The forests of Western Ghats are my favourite place in the world. I don’t know when this love crept up on me. It was an accumulation of experiences — of walks, drives and train rides in the monsoon, boarding school in Kodaikanal, of travel through the Ghats from their beginnings in Bombay to their ends in Kerala and Tamil Nadu. The most revelatory memory is of my visit to the Gurukula Botanical Sanctuary in Wayanad to meet with Suprabha.

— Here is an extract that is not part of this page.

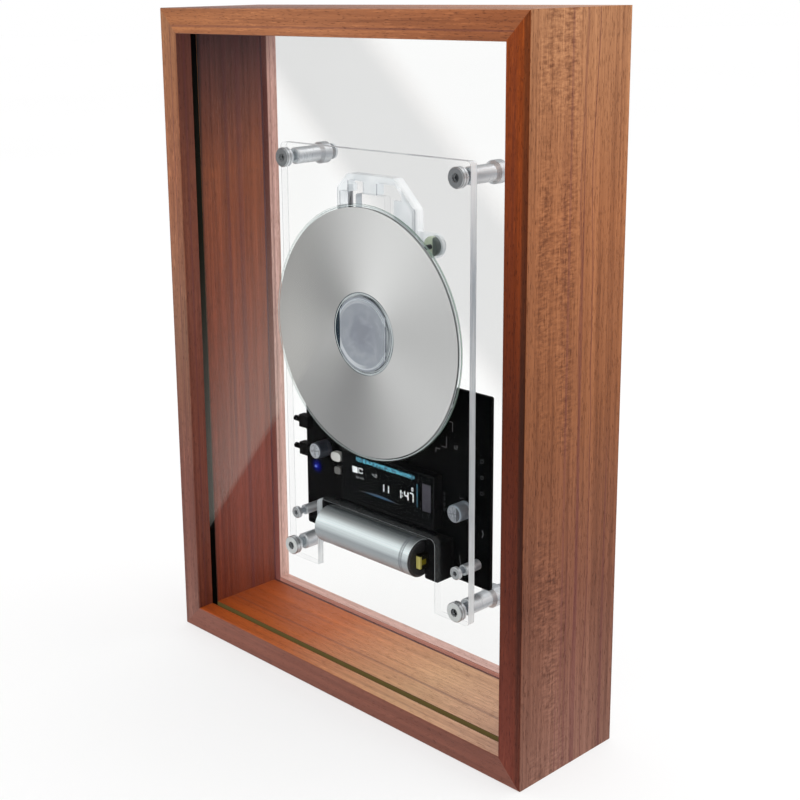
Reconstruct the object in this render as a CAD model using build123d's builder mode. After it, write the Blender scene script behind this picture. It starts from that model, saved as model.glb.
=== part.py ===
from build123d import *
from math import acos, atan2, cos, degrees, hypot, pi, radians, sin, sqrt, tan
import os

os.makedirs("parts", exist_ok=True)

# A compact disc player in a wooden shadow box that hangs on a wall or stands on a shelf.
# X runs to the right, Y to the back and Z up. The origin is at the middle of the underside,
# halfway through the case's depth. All sizes are in millimetres.

# ------------------------------------------------------------------ wooden case
case_width = 229.0
case_height = 320.0
case_depth = 63.0
case_wall = 12.0
case_edge_radius = 0.8
groove_depth = 5.0

# Clear panes that run in the case's grooves
front_pane_thickness = 3.0
front_pane_play = 0.25
front_pane_setback = 8.8
front_pane_end_gap = 0.3
front_pane_sink = 0.5
rear_panel_thickness = 3.0
rear_panel_play = 0.1
rear_panel_setback = 6.8
rear_panel_end_gap = 0.3

# Keyhole plates in the back edges of the two upright members
hanger_width = 10.0
hanger_height = 38.0
hanger_thickness = 1.5
hanger_drop = 35.0
hanger_fit = 0.1
hanger_corner_radius = 1.5
keyhole_entry_radius = 3.75
keyhole_slot_width = 4.0
keyhole_slot_rise = 9.0
keyhole_pocket_depth = 4.4
keyhole_pocket_margin = 0.6
hanger_screw_pitch = 31.0
hanger_screw_length = 12.0
hanger_screw_radius = 1.2
hanger_screw_head_radius = 2.6
hanger_screw_slot_inset = 0.8
hanger_screw_slot_width = 0.7
hanger_screw_slot_depth = 0.6
screw_clearance = 0.05
screw_end_gap = 0.3

# ------------------------------------------------------------------ mounting plate
plate_width = 121.0
plate_height = 210.0
plate_thickness = 4.0
plate_rise = 47.0
plate_corner_radius = 2.0
notch_side_gap = 0.6
notch_top_gap = 2.8
notch_corner_radius = 3.0
plate_window_side_gap = 2.2
plate_window_top_gap = 1.4
plate_window_corner_radius = 1.5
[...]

Gurukula is without doubt the most beautiful sanctuary I have witnessed and Suprabha is it’s spokesperson. The people of Gurukula have been working for decades to conserve thousands of native species from the Ghats — one of the most biodiverse places in the known universe. Gurukula has 700 species of orchids, an unbelievably beautiful hillside lined with hundreds of different ferns, carnivorous plants and so much more.

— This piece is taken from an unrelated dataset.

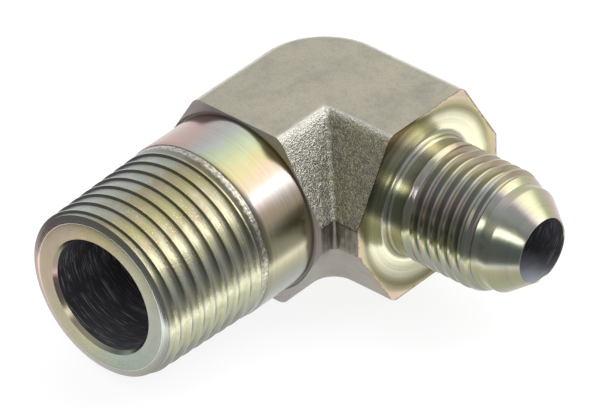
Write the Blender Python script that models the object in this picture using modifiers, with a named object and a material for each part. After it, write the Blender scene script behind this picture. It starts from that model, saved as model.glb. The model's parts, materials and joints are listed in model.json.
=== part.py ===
"""Forged 90 degree elbow adapter, tapered pipe thread to 37 degree flare.

One piece of steel. A drop-forged elbow of hexagonal section carries two turned ends: a
1/2-14 tapered pipe thread along +X and a 9/16-18 straight thread with a flare nose along
+Y. The origin is on the lower forged flat, under the point where the two bores cross.
Radii and lengths are measured from that crossing, in a frame that stands at bore height.
"""

import math

import bmesh
import bpy

MM = 0.001

# Forged body
FLAT_HALF_HEIGHT = 11.1 * MM
FLAT_HALF_WIDTH = 6.15 * MM
DRAFT_ANGLE = math.radians(31.0)
TRIM_HALF_WIDTH = 11.8 * MM
OUTER_CORNER_RADIUS = 8.0 * MM
INNER_CORNER_RADIUS = 1.5 * MM
TRIM_CORNER_RADIUS = 0.3 * MM
FORGED_EDGE_RADIUS = 0.6 * MM

# Pipe end: collar, shoulder and bore
PIPE_REACH = 36.5 * MM
PIPE_SHOULDER = 13.8 * MM
PIPE_SHOULDER_RADIUS = 11.95 * MM
COLLAR_RADIUS = 10.67 * MM
COLLAR_GROOVE_DEPTH = 0.22 * MM
COLLAR_GROOVE_WIDTH = 0.5 * MM
COLLAR_EDGE_CHAMFER = 0.35 * MM
PIPE_BORE_RADIUS = 6.65 * MM
PIPE_BORE_DEPTH_PAST_CROSSING = 4.4 * MM
PIPE_BORE_RIM_CHAMFER = 0.25 * MM

# Pipe thread: 14 turns an inch, tapered 1 in 16 on the diameter
PIPE_THREAD_END = 21.2 * MM
PIPE_THREAD_PITCH = 25.4 / 14 * MM
PIPE_THREAD_MAJOR_RADIUS = 10.6 * MM
PIPE_THREAD_TAPER = 1 / 32
PIPE_THREAD_CREST_FLAT = 0.24 * MM
PIPE_THREAD_ROOT_FLAT = 0.2 * MM
PIPE_THREAD_RUNOUT = 1.3 * MM
PIPE_FACE_RADIUS = 8.87 * MM
PIPE_CHAMFER_DEPTH = 0.85 * MM

# Flare end: shoulder, neck, nose and bore
FLARE_REACH = 31.25 * MM
FLARE_SHOULDER = 15.1 * MM
FLARE_SHOULDER_RADIUS = 12.15 * MM
FLARE_DISH_RADIUS = 10.4 * MM
FLARE_DISH_DEPTH = 0.3 * MM
NECK_RADIUS = 6.95 * MM
NECK_FILLET_RADIUS = 0.9 * MM
NOSE_RADIUS = 6.1 * MM
FLARE_CONE_LENGTH = 2.92 * MM
NOSE_BLEND_RADIUS = 0.35 * MM
FLARE_ANGLE = math.radians(37.0)
FLARE_BORE_RADIUS = 3.75 * MM

# Flare thread: 18 turns an inch, straight
FLARE_THREAD_START = 17.3 * MM
FLARE_THREAD_SETBACK = 6.2 * MM
FLARE_THREAD_LEAD_IN = 0.21 * MM
FLARE_THREAD_PITCH = 25.4 / 18 * MM
FLARE_THREAD_MAJOR_RADIUS = 7.1 * MM
FLARE_THREAD_CREST_FLAT = 0.2 * MM
FLARE_THREAD_ROOT_FLAT = 0.22 * MM
FLARE_THREAD_RUNOUT = 1.2 * MM
THREAD_ROUNDING_LENGTH = 2.0 * MM
THREAD_ROUNDING_POWER = 1.8

# Forms common to both ends
SHOULDER_CHAMFER_ANGLE = math.radians(30.0)
SHOULDER_TOOL_CLEARANCE = 0.15 * MM
THREAD_FLANK_ANGLE = math.radians(30.0)
DRILL_POINT_HALF_ANGLE = math.radians(59.0)

# How far one shape runs into or past its neighbour before they are joined or cut
OVERLAP = 1.0 * MM
MERGE_DISTANCE = 0.001 * MM

# Facets
TURNED_STEPS = 64
PIPE_THREAD_STEPS = 48
FLARE_THREAD_STEPS = 40
OUTER_CORNER_STEPS = 14
INNER_CORNER_STEPS = 5
BLEND_STEPS = 4
FORGED_EDGE_SEGMENTS = 2

SHARP_EDGE_ANGLE = math.radians(28.0)

STEEL_COLOUR = (0.50, 0.46, 0.34, 1.0)
STEEL_ROUGHNESS = 0.34
STEEL_METALLIC = 1.0


def clear_objects():
    """Remove whatever the file holds."""
    for old in list(bpy.data.objects):
        bpy.data.objects.remove(old, do_unlink=True)


def new_collection(name):
    """Return a new collection linked to the scene."""
    collection = bpy.data.collections.new(name)
    bpy.context.scene.collection.children.link(collection)
    return collection


def plated_steel():
    """Return the yellow zinc plated steel of the whole piece."""
    material = bpy.data.materials.new("plated_steel")
    material.use_nodes = True
    shader = material.node_tree.nodes["Principled BSDF"]
    shader.inputs["Base Color"].default_value = STEEL_COLOUR
    shader.inputs["Roughness"].default_value = STEEL_ROUGHNESS
    shader.inputs["Metallic"].default_value = STEEL_METALLIC
    return material


def add_object(name, mesh, collection, frame, turn):
    """Place a mesh in the bore frame, turned from its own Z axis to the axis it is made on."""
    item = bpy.data.objects.new(name, mesh)
    item.parent = frame
    item.rotation_euler = turn
    collection.objects.link(item)
    return item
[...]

Suprabha and team are working “as ecosystem gardeners, forest restorers, plant protectors and educators” with the knowledge that “living beings and their environments … are inseparable.” That human life isn’t possible without forests. As we got a tour of the sanctuary and met its dwellers, Suprabha told us about how little of the greenery we saw in the Ghats is natural forest (93% of the Western Ghats have been destroyed). She showed us the land that they had been able to buy so the rainforest could have a little more space to grow. And I learned that allowing the forest to regenerate was probably the most effective way of offsetting carbon.

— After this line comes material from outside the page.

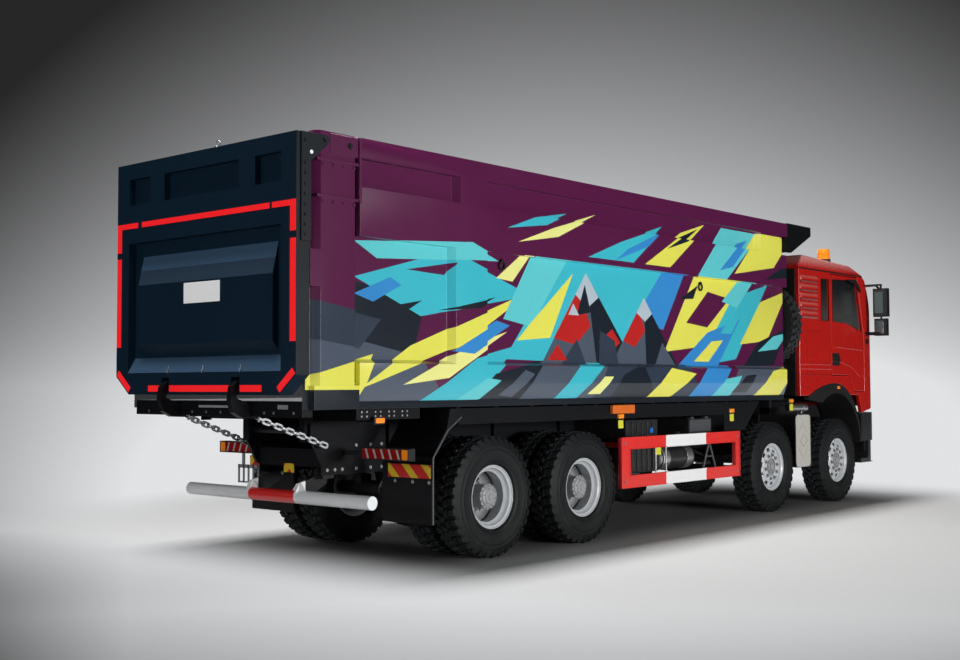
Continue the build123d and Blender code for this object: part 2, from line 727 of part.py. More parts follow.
# ------------------------------------------------------------------ spare wheel behind the cab
SPARE_X = (BED_FRONT + CAB_REAR) / 2
SPARE_Y = -HALF_W + 498
SPARE_Z = 2365.0


def make_spare():
    """Spare tyre standing across the truck, its axle along X, and the rim with its cradle."""
    flat = tyre(0, 0, 0)
    upright = Pos(SPARE_X, SPARE_Y, SPARE_Z) * Rot(0, 0, 90) * flat
    reach = TYRE_W / 2 - 35
    outline = [
        (BEAD_R - SEAT_GAP, -reach),
        (BEAD_R - SEAT_GAP, reach),
        (BEAD_R - RIM_WALL, reach),
        (BEAD_R - RIM_WALL, -20),
        (90, -20),
        (90, -40),
        (BEAD_R - RIM_WALL, -40),
        (BEAD_R - RIM_WALL, -reach),
    ]
    rim = Pos(SPARE_X, SPARE_Y, SPARE_Z) * Rot(0, 0, 90) * turned(outline, 0, 0)
    return upright, rim


CRADLE_HALF = 120.0


def make_spare_cradle():
    """Post and V-shaped cradle under the spare wheel, standing on the right-hand rail."""
    reach = TYRE_R + SEAT_GAP
    outline = [
        (SPARE_Y - 330, SPARE_Z - 520),
        (SPARE_Y - 330, SPARE_Z - 640),
        (SPARE_Y + 400, SPARE_Z - 640),
        (SPARE_Y + 400, SPARE_Z - 430),
    ]
    bed = plate_yz(outline, SPARE_X - CRADLE_HALF, SPARE_X + CRADLE_HALF)
    bed = bed - bar_x(reach, SPARE_X - 300, SPARE_X + 300, SPARE_Y, SPARE_Z)
    post = block(SPARE_X - 50, SPARE_X + 50, SPARE_Y + 325, SPARE_Y + 400, RAIL_TOP + SEAT_GAP,
                 SPARE_Z - 600)
    return bed + post


spare, rim = make_spare()
PIECES["spare_tyre"] = spare
PIECES["spare_carrier"] = group([rim, make_spare_cradle()])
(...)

The visit is imprinted in my mind because I understood on a visceral level that to survive (and thrive) humans have to cede the sense of control we believe we have over the planet. A large majority of us seem to have some sort of amnesia about the fact that we are in a reciprocal relationship with a living, breathing, dynamic world. The climate crisis is forcing us to acknowledge the breakdown in this relationship. A good place to start perhaps is with being grateful. In scientist Robin Wall Kimmerer’s words:

Be grateful…in an economy which urges us to always want more, the practice of gratitude is truly a radical act. Thankfulness for all that is given makes you feel rich beyond measure. It reminds us that we are just one member of the democracy of species. It reminds us that the earth does not belong to us.